## Recorded data
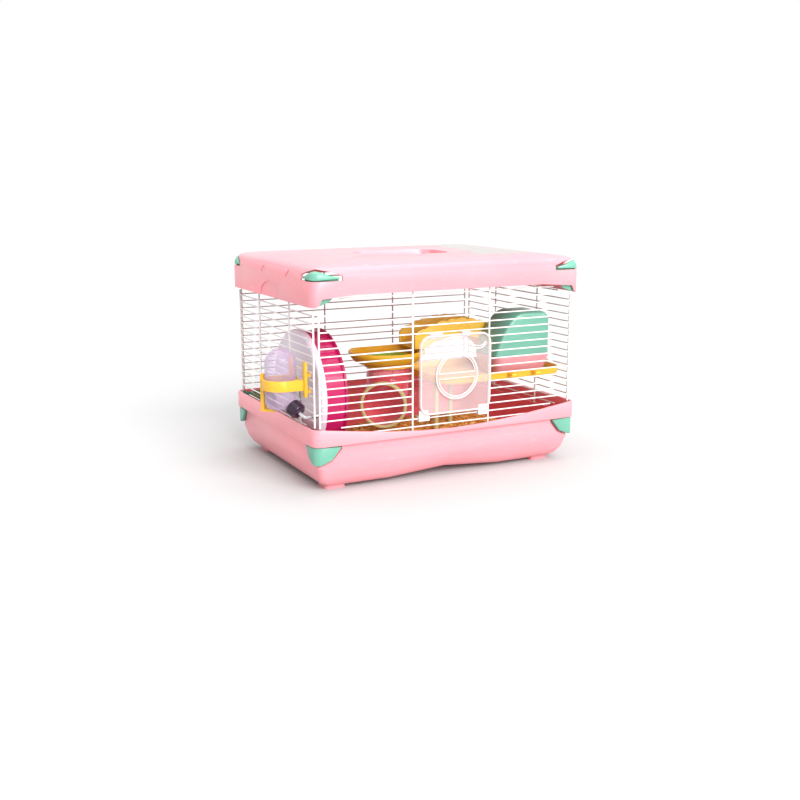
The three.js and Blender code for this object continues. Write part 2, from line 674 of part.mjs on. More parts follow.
function wheelStand() {
  const { y, z, left } = WHEEL;
  const [back, face] = [left - 4.6, left - 1];
  const upright = new THREE.Shape();
  upright.moveTo(-30, 20).lineTo(30, 20).lineTo(12, z);
  upright.absarc(0, z, 12, 0, Math.PI).lineTo(-30, 20);
  const plate = raised(upright, 0, face - back, 6)
    .rotateX(Math.PI / 2).rotateZ(Math.PI / 2).translate(back, y, 0);
  const foot = box([back, y - 30, 20], [-118, y + 30, 23.4]);
  const runners = [-1, 1].map((side) => box([-150, y + side * 24 - 5, FLOOR_Z + FLOOR_T + GAP],
    [-121, y + side * 24 + 5, 21]));
  const bore = rod(AXLE_R + GAP, [back - 1, y, z], [face + 1, y, z], 20);
  return cut(join(plate, foot, ...runners), bore);
}

// ---- tube and platforms -------------------------------------------------------------

const MOUTH = [-Math.sin(TUBE_TURN), -Math.cos(TUBE_TURN), 0];

function tubeElbow() {
  const { x, y, r, wall, top, axisZ, bend, reach } = TUBE;
  const at = (out, z) => vec(x + MOUTH[0] * out, y + MOUTH[1] * out, z);
  const round = bend * 0.5523;
  const path = new THREE.CurvePath();
  path.add(new THREE.LineCurve3(at(0, top), at(0, axisZ + bend)));
  path.add(new THREE.CubicBezierCurve3(at(0, axisZ + bend), at(0, axisZ + bend - round),
    at(bend - round, axisZ), at(bend, axisZ)));
  path.add(new THREE.LineCurve3(at(bend, axisZ), at(reach, axisZ)));
  return swept(annulus(r, r - wall), path, 10, 10);
}

function tubeRing() {
  const { x, y, r, axisZ, reach } = TUBE;
  const profile = [[r + GAP, reach - 5], [r + 1.9, reach - 4.4], [r + 1.9, reach + 1], [r, reach + 2.2],
    [r - 2, reach + 1.4], [r - 2, reach + GAP], [r + GAP, reach + GAP], [r + GAP, reach - 5]];
  return aimed(turned(profile, 24), [x, y, axisZ], MOUTH);
}

function dishPlatform() {
  const { floor, rim, scaleX, scaleY, x, y } = DISH;
  const bowl = turned([[33, 130.4], [38, 131.6], [46, 140.5], [47, rim], [44.8, rim], [43.6, 141.4],
    [36.6, floor], [20, floor], [20, 130.4], [33, 130.4]], 28).scale(scaleX, scaleY, 1).translate(x, y, 0);
  const collar = ring(TUBE.r - 1, TUBE.r + 3.2, 125.6, 132, 32).translate(TUBE.x, TUBE.y, 0);
  const socket = rod(TUBE.r + GAP, [TUBE.x, TUBE.y, 120], [TUBE.x, TUBE.y, TUBE.top + GAP], 32);
  const hole = rod(TUBE.r - 2, [TUBE.x, TUBE.y, 120], [TUBE.x, TUBE.y, 150], 32);
  return cut(join(bowl, collar), socket, hole);
}

// The lime ring that lines the hole down into the tube.
function tubeGrommet() {
  const r = TUBE.r - 2 - GAP;
  const profile = [[r - 2, 130], [r, 130], [r, DISH.floor + GAP], [r + 2.2, DISH.floor + GAP],
    [r + 2.2, DISH.floor + 1.6], [r - 1, DISH.floor + 1.8], [r - 2, DISH.floor + 1], [r - 2, 130]];
  return turned(profile, 24).translate(TUBE.x, TUBE.y, 0);
}

// The arched bridge from the round platform down to the long shelf: a channel between two rails
// whose top edges are scalloped.
function bridgeRailZ(x) {
  const t = (x - BRIDGE.left) / (BRIDGE.right - BRIDGE.left);
  return 163 + 17 * Math.sin(Math.PI * Math.min(t * 1.08, 1)) ** 0.8 - 12 * Math.max(t - 0.86, 0) / 0.14;
}

function archedBridge() {
  const { left, right, front, back, rail, railHeight, wayInX } = BRIDGE;
  const bumps = 9;
  const shape = new THREE.Shape();
  shape.moveTo(left, DISH.rim + GAP).lineTo(left + 14, DISH.rim + GAP);
  shape.bezierCurveTo(30, 163, 78, 166, 100, 142);
  shape.bezierCurveTo(108, 134, 112, 124, 112, SHELF.floor + GAP).lineTo(right, SHELF.floor + GAP);
  const top = [];
  for (let i = 0; i <= bumps * 3; i += 1) {
    const x = right - ((right - left) * i) / (bumps * 3);
    const crest = [0, 1.7, 1.7][i % 3];
    top.push([x, bridgeRailZ(x) + crest]);
  }
  for (const [x, z] of top) shape.lineTo(x, z);
  const channel = new THREE.Shape();
  channel.moveTo(left - 2, bridgeRailZ(left) - railHeight);
  for (let i = 0; i <= 12; i += 1) {
    const x = left + ((right - left) * i) / 12;
    channel.lineTo(x, bridgeRailZ(x) - railHeight);
  }
  channel.lineTo(right + 2, bridgeRailZ(right) - railHeight).lineTo(right + 2, 200).lineTo(left - 2, 200);
  const wayIn = deep(channel, front - 1, front + rail + 1, 1);
  return cut(deep(shape, front, back, 5), deep(channel, front + rail, back - rail, 1),
    common(wayIn, box([wayInX, front - 2, 100], [right + 3, back, 210])));
}

function longShelf() {
  const { left, right, front, back, low, floor, top } = SHELF;
  const [x, y] = [(left + right) / 2, (front + back) / 2];
  const tray = ([inset, r, z]) => loop({
    x, y, halfX: (right - left) / 2 - inset, halfY: (back - front) / 2 - inset, r,
    height: () => z, arcSteps: 7,
  });
  const profile = [[3, 19, low], [0.6, 21, low + 2.5], [0, 22, top], [2.4, 20, top], [3.4, 19, floor]];
  const body = loft(profile.map(tray));
  const pegZ = rowZ(5.5);
  const peg = (x0, y0, x1, y1) => box([x0, y0, pegZ - 1.6], [x1, y1, pegZ + 1.6]);
  return join(body, peg(85, front - 11, 91, front + 2), peg(120, front - 11, 126, front + 2),
    peg(right - 2, -74, right + 6, -69), peg(right - 2, -60, right + 6, -56));
}

function shelfPost([x, y]) {
  const top = SHELF.low - GAP;
  const foot = FLOOR_Z + BELLY_RISE + FLOOR_T + GAP;
  return turned([[0, foot], [9, foot], [9, foot + 0.4], [POST_R, foot + 0.5], [POST_R - 0.6, 80],
    [POST_R - 0.6, top - 4], [5.5, top - 1], [5.5, top], [0, top]], 12).translate(x, y, 0);
}

// ---- house and pan ------------------------------------------------------------------

function flaredTray({ left, right, front, back, low, top, draft, wall, r }) {
  const [x, y] = [(left + right) / 2, (front + back) / 2];
  const at = (inset, z, radius) => loop({
    x, y, halfX: (right - left) / 2 - inset, halfY: (back - front) / 2 - inset, r: radius, height: () => z,
    arcSteps: 4,
  });
  return loft([at(draft, low, r * 0.7), at(0, top, r), at(wall, top, r - 1),
    at(draft + wall, low + wall, r * 0.6)]);
}

function houseBase() {
  return flaredTray({
    left: HOUSE.left - 2, right: HOUSE.right + 3, front: HOUSE.front - 3, back: HOUSE.back + 3,
    low: SHELF.floor + GAP, top: HOUSE.seat - GAP, draft: 7, wall: 6, r: 12,
  });
}

function domeShape(inset, floor) {
  const { left, right, top } = HOUSE;
  const [x0, x1, z1] = [left + inset, right - inset, top - inset];
  const shape = new THREE.Shape();
  shape.moveTo(x0, floor).lineTo(x1, floor).lineTo(x1, z1 - 7);
  shape.quadraticCurveTo(x1, z1, x1 - 8, z1).lineTo(x0 + 34, z1);
  shape.bezierCurveTo(x0 + 22, z1, x0 + 8, z1 - 22, x0, floor + 14);
  return shape;
}

function houseDome() {
  const { left, right, front, back, seat, wall } = HOUSE;
  const soft = 5;
  const settings = {
    depth: back - front - 2 * soft, curveSegments: 6, bevelEnabled: true, bevelSegments: 2,
    bevelThickness: soft, bevelSize: soft,
  };
  const outer = new THREE.ExtrudeGeometry(domeShape(soft, seat - 12), settings)
    .rotateX(Math.PI / 2).translate(0, back - soft, 0);
  const below = box([left - 5, front - 5, seat - 30], [right + 5, back + 5, seat]);
  const inner = deep(domeShape(soft + wall - 2, seat - 20), front + wall + 1, back - wall - 1, 6);
  const arch = new THREE.Shape();
  const middle = left + 43;
  arch.moveTo(middle - 16, seat - 5).lineTo(middle + 16, seat - 5).lineTo(middle + 16, seat + 18);
  arch.absarc(middle, seat + 18, 16, 0, Math.PI).lineTo(middle - 16, seat - 5);
  return cut(outer, below, inner, deep(arch, back - 8, back + 5, 6));
}

function cornerPan() {
  return flaredTray({ ...PAN, draft: 16, wall: 2, r: 14 });
}

// ---- assembly -----------------------------------------------------------------------

const cage = new THREE.Group();
const PLASTIC = { roughness: 0.42, metalness: 0 };
const PINK = { color: 0xf4b3bd, ...PLASTIC };
const MINT = { color: 0x7fd6bd, ...PLASTIC };
const YELLOW = { color: 0xf5c62a, ...PLASTIC };
const CLEAR = { color: 0xf2e6ea, roughness: 0.15, metalness: 0 };
const WHITE = { color: 0xf4f2ef, roughness: 0.35, metalness: 0 };
const CREAM = { color: 0xe9dfb4, ...PLASTIC };
const STEEL = { color: 0xc9ccd0, roughness: 0.25, metalness: 1 };

function add(name, geometry, look) {
  const mesh = new THREE.Mesh(geometry, new THREE.MeshStandardMaterial(look));
  mesh.name = name;
  cage.add(mesh);
}

const wall = lidWall();
add('base_tub', tub(), PINK);
add('lid', lid(wall), PINK);
add('skylight_panel', skylight(wall), CLEAR);
add('carry_handle', carryHandle(), PINK);
for (const [corner, at] of Object.entries(CORNERS)) {
  add(`lid_clip_${corner}`, lidClip(at), MINT);
  add(`tub_clip_${corner}`, tubClip(at), MINT);
}
add('front_wires', frontWires(), WHITE);
add('back_wires', backWires(), WHITE);
add('left_wires', sideWires(-1), WHITE);
add('right_wires', sideWires(1), WHITE);

add('door_panel', doorPanel(), CLEAR);
add('door_cap', doorCap(), CLEAR);
add('door_hinge_clip_left', hingeClip(DOOR.left, DOOR.left + 14), WHITE);
add('door_hinge_clip_right', hingeClip(DOOR.right - 16, DOOR.right - 2), WHITE);
add('door_catch_left', doorCatch(-31, -14), WHITE);
add('door_catch_right', doorCatch(13, 24), WHITE);

add('bottle_body', bottleBody(), { color: 0xcbb8d8, roughness: 0.1, metalness: 0 });
add('bottle_cap', bottleCap(), { color: 0x3b1b40, roughness: 0.35, metalness: 0 });
add('bottle_spout', spout(), STEEL);
add('spout_ball', spoutBall(), STEEL);
add('bottle_holder', bottleHolder(), YELLOW);

add('wheel_drum', wheelDrum(), { color: 0xd8307f, roughness: 0.25, metalness: 0 });
add('wheel_disc', wheelDisc(), { color: 0xe8d4e4, roughness: 0.25, metalness: 0 });
add('wheel_axle', wheelAxle(), WHITE);
add('wheel_stand', wheelStand(), WHITE);

add('tube_elbow', tubeElbow(), { color: 0xe2607c, roughness: 0.15, metalness: 0 });
add('tube_ring', tubeRing(), CREAM);
add('tube_grommet', tubeGrommet(), { color: 0xb3cc3a, ...PLASTIC });
add('round_platform', dishPlatform(), YELLOW);
add('arched_bridge', archedBridge(), YELLOW);
add('long_shelf', longShelf(), YELLOW);
POSTS.forEach((place, i) => add(`shelf_post_${i + 1}`, shelfPost(place), CREAM));

add('house_base', houseBase(), { color: 0xe9909c, ...PLASTIC });
add('house_dome', houseDome(), MINT);
add('corner_pan', cornerPan(), { color: 0x8ba67c, ...PLASTIC });
add('bedding', bedding(), { color: 0xc07a35, roughness: 0.95, metalness: 0 });

// The bottle stands out on the left, so the cage is moved to centre its whole footprint.
const extent = new THREE.Box3().setFromObject(cage);
cage.position.x = -(extent.min.x + extent.max.x) / 2;
cage.updateMatrixWorld(true);

export default cage;
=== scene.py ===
"""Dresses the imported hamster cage: moulded shells, wires, clear parts, furniture and bedding."""

import logging
import math
import random
from collections.abc import Callable, Sequence
from dataclasses import dataclass, field
from enum import Enum
from functools import cache

import bmesh
import bpy
from mathutils import Matrix, Vector
from mathutils.bvhtree import BVHTree


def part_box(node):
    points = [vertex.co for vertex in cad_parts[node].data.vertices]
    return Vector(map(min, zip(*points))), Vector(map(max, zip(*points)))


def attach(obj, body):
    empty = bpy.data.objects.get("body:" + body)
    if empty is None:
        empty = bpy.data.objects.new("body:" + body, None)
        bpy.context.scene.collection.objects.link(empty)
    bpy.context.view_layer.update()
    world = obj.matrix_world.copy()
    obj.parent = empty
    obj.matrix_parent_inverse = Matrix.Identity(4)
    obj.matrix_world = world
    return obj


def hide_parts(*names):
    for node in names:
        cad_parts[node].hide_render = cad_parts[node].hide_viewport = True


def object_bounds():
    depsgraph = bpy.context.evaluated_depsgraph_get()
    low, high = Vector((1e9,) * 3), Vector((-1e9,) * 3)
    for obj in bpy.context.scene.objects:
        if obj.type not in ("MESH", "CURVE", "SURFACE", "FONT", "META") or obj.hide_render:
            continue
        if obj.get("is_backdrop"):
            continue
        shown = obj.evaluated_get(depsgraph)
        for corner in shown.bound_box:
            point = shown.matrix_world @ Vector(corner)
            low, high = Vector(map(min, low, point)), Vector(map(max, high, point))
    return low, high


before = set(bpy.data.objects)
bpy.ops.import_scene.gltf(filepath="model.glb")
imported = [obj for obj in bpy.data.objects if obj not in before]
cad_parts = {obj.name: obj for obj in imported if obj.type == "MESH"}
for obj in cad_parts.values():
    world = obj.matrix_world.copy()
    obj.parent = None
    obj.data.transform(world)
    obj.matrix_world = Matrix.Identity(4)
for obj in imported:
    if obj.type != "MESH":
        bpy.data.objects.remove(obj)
CAD_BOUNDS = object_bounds()

MM = 0.001
SMOOTH_ANGLE = math.radians(32)
FLAT_ANGLE = math.radians(0.4)
WELD_GAP = 0.01 * MM
EDGE_STEPS = 2

log = logging.getLogger("hamster_cage")

Point = tuple[float, float, float]
Profile = Sequence[tuple[float, float]]
Number = float | int


def tint(code: str) -> tuple[float, float, float, float]:
    """Turns a six-figure hex colour into a linear colour.

    Args:
        code: Red, green and blue as two hex figures each.

    Returns:
        The linear colour, fully opaque.
    """
    values = [int(code[i : i + 2], 16) / 255 for i in (0, 2, 4)]
    linear = [v / 12.92 if v <= 0.04045 else ((v + 0.055) / 1.055) ** 2.4 for v in values]
    return (linear[0], linear[1], linear[2], 1.0)


def round_turn(sides: int) -> list[float]:
    """Equal angles all the way round, with the first at nought."""
    return [math.tau * i / sides for i in range(sides)]


def sweep(start: float, end: float, steps: int) -> list[float]:
    """Equal steps of angle from start to end, with both ends."""
    return [start + (end - start) * i / steps for i in range(steps + 1)]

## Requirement
Starting at the top of the data above, repeat every line exactly until the line containing "const MOUTH = [-Math.sin(TUBE_TURN), -Math.cos(TUBE_TURN), 0];" has been given, then stop.

## The result
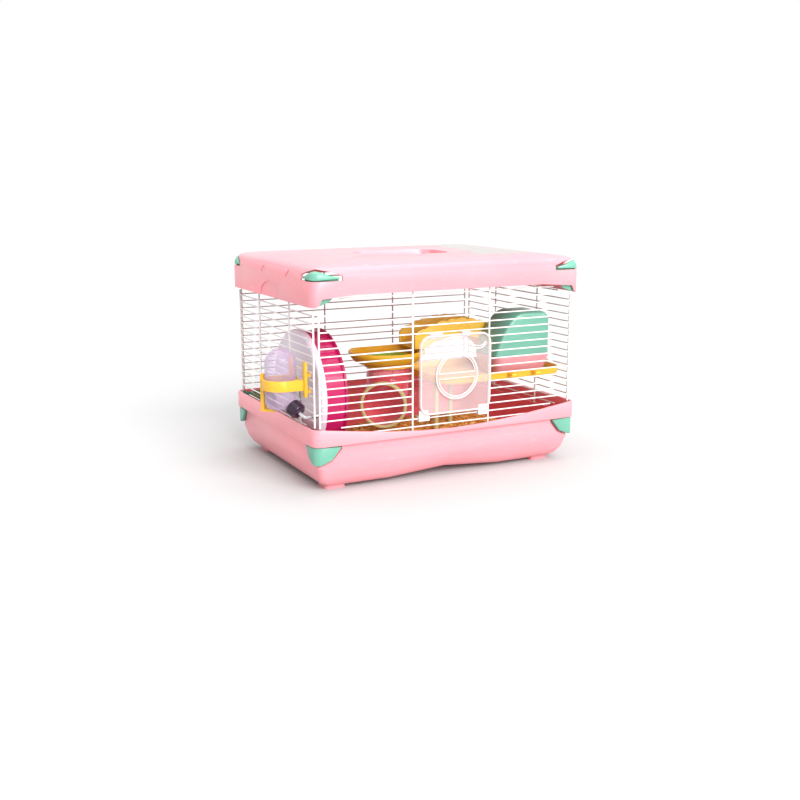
The three.js and Blender code for this object continues. Write part 2, from line 674 of part.mjs on. More parts follow.
function wheelStand() {
  const { y, z, left } = WHEEL;
  const [back, face] = [left - 4.6, left - 1];
  const upright = new THREE.Shape();
  upright.moveTo(-30, 20).lineTo(30, 20).lineTo(12, z);
  upright.absarc(0, z, 12, 0, Math.PI).lineTo(-30, 20);
  const plate = raised(upright, 0, face - back, 6)
    .rotateX(Math.PI / 2).rotateZ(Math.PI / 2).translate(back, y, 0);
  const foot = box([back, y - 30, 20], [-118, y + 30, 23.4]);
  const runners = [-1, 1].map((side) => box([-150, y + side * 24 - 5, FLOOR_Z + FLOOR_T + GAP],
    [-121, y + side * 24 + 5, 21]));
  const bore = rod(AXLE_R + GAP, [back - 1, y, z], [face + 1, y, z], 20);
  return cut(join(plate, foot, ...runners), bore);
}

// ---- tube and platforms -------------------------------------------------------------

const MOUTH = [-Math.sin(TUBE_TURN), -Math.cos(TUBE_TURN), 0];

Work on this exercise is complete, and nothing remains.